-- Collected data start --

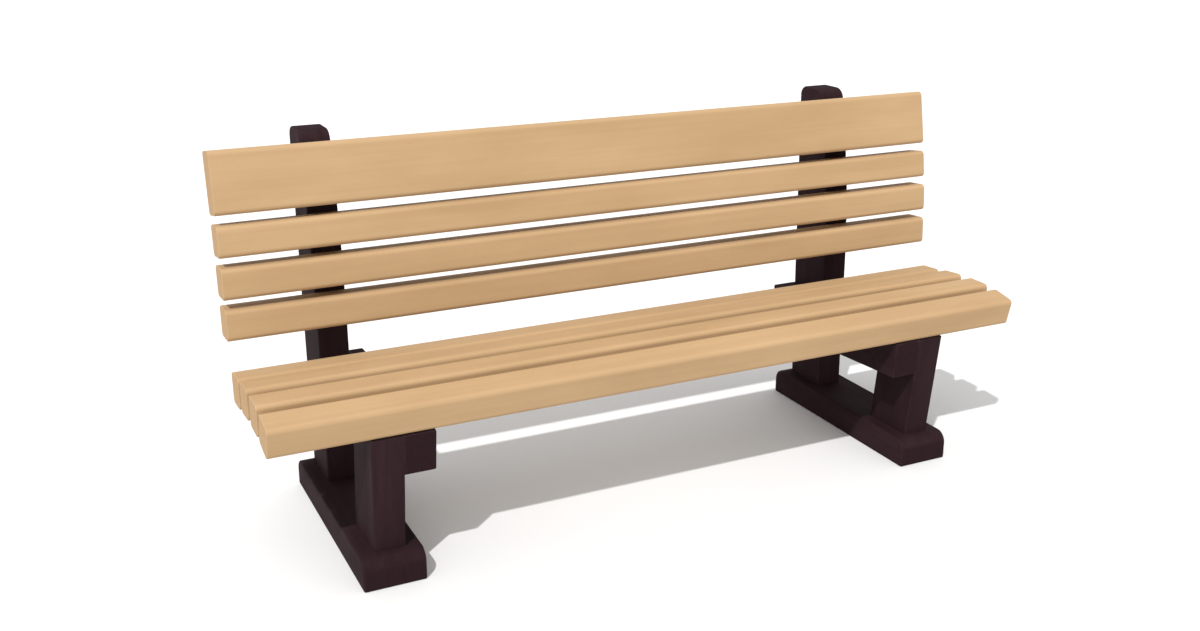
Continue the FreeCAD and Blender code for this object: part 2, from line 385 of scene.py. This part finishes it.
def bolt_drills(side):
    inward = Vector((-side, 0, 0))
    tools = []
    for y, z in BOLTS:
        outside, inside = place(side * LEG_OUTSIDE, y, z), place(side * BEARER_INSIDE, y, z)
        through = (outside - inside).length / MM + 2
        tools.append(drill(outside - inward * MM, inward, BOLT_HOLE, through))
        tools.append(drill(outside - inward * MM, inward, BOLT_RECESS, BOLT_DEPTH + 1))
        tools.append(drill(inside + inward * MM, -inward, BOLT_RECESS, BOLT_DEPTH + 1))
    return tools


def coach_drills(side):
    tools = []
    for front, rear in ((leg_front(SQUARE), leg_rear(SQUARE)), (POST_FOOT, POST_REAR)):
        for y in (front + COACH_INSET, rear - COACH_INSET):
            entry = place(side * SUPPORT_MIDDLE, y, SQUARE + 1)
            grip = SQUARE - COACH_DEPTH + 1
            tools += screw_drills(entry, Vector((0, 0, 1)), BOLT_HOLE, BOLT_RECESS, grip)
    return tools


def seat_drills(side):
    tools = []
    for y, z, rise in SEAT_PLANKS:
        turn = math.radians(rise)
        direction = Vector((0, -math.sin(turn), math.cos(turn)))
        entry = place(side * BEARER_MIDDLE, *along((y, z), rise, SQUARE / 2)) + direction * MM
        tools += screw_drills(entry, direction, SCREW_HOLE, SCREW_RECESS, SEAT_GRIP + 1)
    return tools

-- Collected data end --

### Exercise details
Reproduce all of the data exactly as given.

### Answer for this exercise
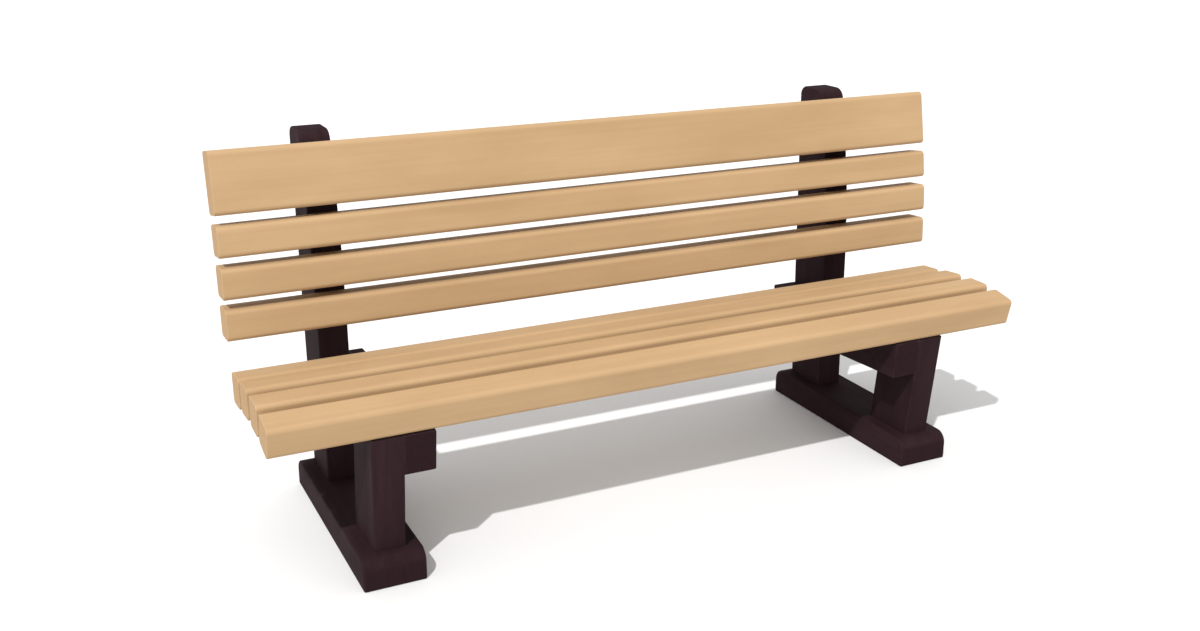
Continue the FreeCAD and Blender code for this object: part 2, from line 385 of scene.py. This part finishes it.
def bolt_drills(side):
    inward = Vector((-side, 0, 0))
    tools = []
    for y, z in BOLTS:
        outside, inside = place(side * LEG_OUTSIDE, y, z), place(side * BEARER_INSIDE, y, z)
        through = (outside - inside).length / MM + 2
        tools.append(drill(outside - inward * MM, inward, BOLT_HOLE, through))
        tools.append(drill(outside - inward * MM, inward, BOLT_RECESS, BOLT_DEPTH + 1))
        tools.append(drill(inside + inward * MM, -inward, BOLT_RECESS, BOLT_DEPTH + 1))
    return tools


def coach_drills(side):
    tools = []
    for front, rear in ((leg_front(SQUARE), leg_rear(SQUARE)), (POST_FOOT, POST_REAR)):
        for y in (front + COACH_INSET, rear - COACH_INSET):
            entry = place(side * SUPPORT_MIDDLE, y, SQUARE + 1)
            grip = SQUARE - COACH_DEPTH + 1
            tools += screw_drills(entry, Vector((0, 0, 1)), BOLT_HOLE, BOLT_RECESS, grip)
    return tools


def seat_drills(side):
    tools = []
    for y, z, rise in SEAT_PLANKS:
        turn = math.radians(rise)
        direction = Vector((0, -math.sin(turn), math.cos(turn)))
        entry = place(side * BEARER_MIDDLE, *along((y, z), rise, SQUARE / 2)) + direction * MM
        tools += screw_drills(entry, direction, SCREW_HOLE, SCREW_RECESS, SEAT_GRIP + 1)
    return tools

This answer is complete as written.